What is being asked:
Reproduce the whole listing, character for character.

Extracted entries:
______

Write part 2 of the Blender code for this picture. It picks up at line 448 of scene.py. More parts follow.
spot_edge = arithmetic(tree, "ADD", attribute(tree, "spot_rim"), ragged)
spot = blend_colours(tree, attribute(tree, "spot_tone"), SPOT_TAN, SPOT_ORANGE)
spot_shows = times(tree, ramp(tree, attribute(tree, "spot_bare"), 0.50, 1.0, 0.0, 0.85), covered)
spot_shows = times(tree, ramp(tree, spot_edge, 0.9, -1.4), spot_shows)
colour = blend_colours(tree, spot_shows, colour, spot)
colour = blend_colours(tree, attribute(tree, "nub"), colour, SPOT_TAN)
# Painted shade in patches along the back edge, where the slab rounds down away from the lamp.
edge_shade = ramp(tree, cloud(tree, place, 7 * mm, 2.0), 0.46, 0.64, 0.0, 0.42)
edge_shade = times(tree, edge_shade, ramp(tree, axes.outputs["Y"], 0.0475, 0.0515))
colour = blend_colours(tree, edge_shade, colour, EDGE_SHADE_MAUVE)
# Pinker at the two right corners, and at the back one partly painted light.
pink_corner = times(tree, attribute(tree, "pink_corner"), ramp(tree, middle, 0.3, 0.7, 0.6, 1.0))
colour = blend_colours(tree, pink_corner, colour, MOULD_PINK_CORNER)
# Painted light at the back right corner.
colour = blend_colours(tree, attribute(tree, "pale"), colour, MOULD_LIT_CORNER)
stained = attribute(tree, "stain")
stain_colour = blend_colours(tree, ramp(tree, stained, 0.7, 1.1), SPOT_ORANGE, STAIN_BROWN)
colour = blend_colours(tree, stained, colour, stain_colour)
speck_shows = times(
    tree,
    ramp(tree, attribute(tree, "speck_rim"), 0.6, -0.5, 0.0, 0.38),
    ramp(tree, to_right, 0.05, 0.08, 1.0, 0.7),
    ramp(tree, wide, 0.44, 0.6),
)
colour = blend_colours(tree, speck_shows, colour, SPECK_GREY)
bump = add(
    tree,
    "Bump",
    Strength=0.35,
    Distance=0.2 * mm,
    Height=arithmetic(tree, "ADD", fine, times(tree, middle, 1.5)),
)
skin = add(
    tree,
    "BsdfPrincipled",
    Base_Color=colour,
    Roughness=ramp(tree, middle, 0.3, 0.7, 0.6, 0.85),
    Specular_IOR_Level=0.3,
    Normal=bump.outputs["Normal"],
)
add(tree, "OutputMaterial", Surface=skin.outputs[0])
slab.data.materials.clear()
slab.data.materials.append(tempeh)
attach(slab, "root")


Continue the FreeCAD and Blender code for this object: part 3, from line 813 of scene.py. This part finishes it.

______

Solution to the exercise:
Write part 2 of the Blender code for this picture. It picks up at line 448 of scene.py. More parts follow.
spot_edge = arithmetic(tree, "ADD", attribute(tree, "spot_rim"), ragged)
spot = blend_colours(tree, attribute(tree, "spot_tone"), SPOT_TAN, SPOT_ORANGE)
spot_shows = times(tree, ramp(tree, attribute(tree, "spot_bare"), 0.50, 1.0, 0.0, 0.85), covered)
spot_shows = times(tree, ramp(tree, spot_edge, 0.9, -1.4), spot_shows)
colour = blend_colours(tree, spot_shows, colour, spot)
colour = blend_colours(tree, attribute(tree, "nub"), colour, SPOT_TAN)
# Painted shade in patches along the back edge, where the slab rounds down away from the lamp.
edge_shade = ramp(tree, cloud(tree, place, 7 * mm, 2.0), 0.46, 0.64, 0.0, 0.42)
edge_shade = times(tree, edge_shade, ramp(tree, axes.outputs["Y"], 0.0475, 0.0515))
colour = blend_colours(tree, edge_shade, colour, EDGE_SHADE_MAUVE)
# Pinker at the two right corners, and at the back one partly painted light.
pink_corner = times(tree, attribute(tree, "pink_corner"), ramp(tree, middle, 0.3, 0.7, 0.6, 1.0))
colour = blend_colours(tree, pink_corner, colour, MOULD_PINK_CORNER)
# Painted light at the back right corner.
colour = blend_colours(tree, attribute(tree, "pale"), colour, MOULD_LIT_CORNER)
stained = attribute(tree, "stain")
stain_colour = blend_colours(tree, ramp(tree, stained, 0.7, 1.1), SPOT_ORANGE, STAIN_BROWN)
colour = blend_colours(tree, stained, colour, stain_colour)
speck_shows = times(
    tree,
    ramp(tree, attribute(tree, "speck_rim"), 0.6, -0.5, 0.0, 0.38),
    ramp(tree, to_right, 0.05, 0.08, 1.0, 0.7),
    ramp(tree, wide, 0.44, 0.6),
)
colour = blend_colours(tree, speck_shows, colour, SPECK_GREY)
bump = add(
    tree,
    "Bump",
    Strength=0.35,
    Distance=0.2 * mm,
    Height=arithmetic(tree, "ADD", fine, times(tree, middle, 1.5)),
)
skin = add(
    tree,
    "BsdfPrincipled",
    Base_Color=colour,
    Roughness=ramp(tree, middle, 0.3, 0.7, 0.6, 0.85),
    Specular_IOR_Level=0.3,
    Normal=bump.outputs["Normal"],
)
add(tree, "OutputMaterial", Surface=skin.outputs[0])
slab.data.materials.clear()
slab.data.materials.append(tempeh)
attach(slab, "root")


Continue the FreeCAD and Blender code for this object: part 3, from line 813 of scene.py. This part finishes it.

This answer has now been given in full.